— begin Material provided —
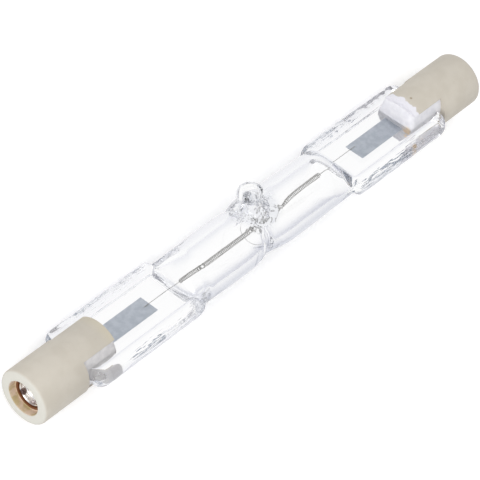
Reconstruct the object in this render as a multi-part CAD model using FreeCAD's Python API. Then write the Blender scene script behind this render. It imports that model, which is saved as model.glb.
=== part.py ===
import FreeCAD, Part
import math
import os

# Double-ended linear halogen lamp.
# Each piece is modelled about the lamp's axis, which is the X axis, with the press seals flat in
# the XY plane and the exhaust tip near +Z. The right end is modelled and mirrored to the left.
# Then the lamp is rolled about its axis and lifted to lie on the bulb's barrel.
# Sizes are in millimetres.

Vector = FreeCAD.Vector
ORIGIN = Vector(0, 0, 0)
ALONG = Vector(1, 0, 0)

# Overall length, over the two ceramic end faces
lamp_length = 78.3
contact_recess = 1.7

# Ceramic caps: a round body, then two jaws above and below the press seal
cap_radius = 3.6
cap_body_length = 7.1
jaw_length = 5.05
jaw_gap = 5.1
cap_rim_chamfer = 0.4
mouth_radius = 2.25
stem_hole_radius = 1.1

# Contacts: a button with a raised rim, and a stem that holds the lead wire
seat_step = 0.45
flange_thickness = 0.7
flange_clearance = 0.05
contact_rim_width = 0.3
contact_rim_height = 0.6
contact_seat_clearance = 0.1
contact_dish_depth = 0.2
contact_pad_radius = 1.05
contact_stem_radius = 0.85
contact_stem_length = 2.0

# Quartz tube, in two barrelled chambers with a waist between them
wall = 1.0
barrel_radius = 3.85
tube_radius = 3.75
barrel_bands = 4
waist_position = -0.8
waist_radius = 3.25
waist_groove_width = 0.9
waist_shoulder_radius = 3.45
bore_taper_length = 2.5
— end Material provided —
Can you write out the lines above, from the first one through the one containing "stem_hole_radius = 1.1", exactly as they appear and nothing more?

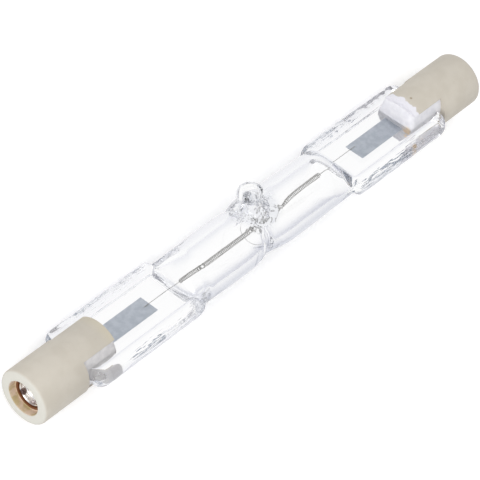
Reconstruct the object in this render as a multi-part CAD model using FreeCAD's Python API. Then write the Blender scene script behind this render. It imports that model, which is saved as model.glb.
=== part.py ===
import FreeCAD, Part
import math
import os

# Double-ended linear halogen lamp.
# Each piece is modelled about the lamp's axis, which is the X axis, with the press seals flat in
# the XY plane and the exhaust tip near +Z. The right end is modelled and mirrored to the left.
# Then the lamp is rolled about its axis and lifted to lie on the bulb's barrel.
# Sizes are in millimetres.

Vector = FreeCAD.Vector
ORIGIN = Vector(0, 0, 0)
ALONG = Vector(1, 0, 0)

# Overall length, over the two ceramic end faces
lamp_length = 78.3
contact_recess = 1.7

# Ceramic caps: a round body, then two jaws above and below the press seal
cap_radius = 3.6
cap_body_length = 7.1
jaw_length = 5.05
jaw_gap = 5.1
cap_rim_chamfer = 0.4
mouth_radius = 2.25
stem_hole_radius = 1.1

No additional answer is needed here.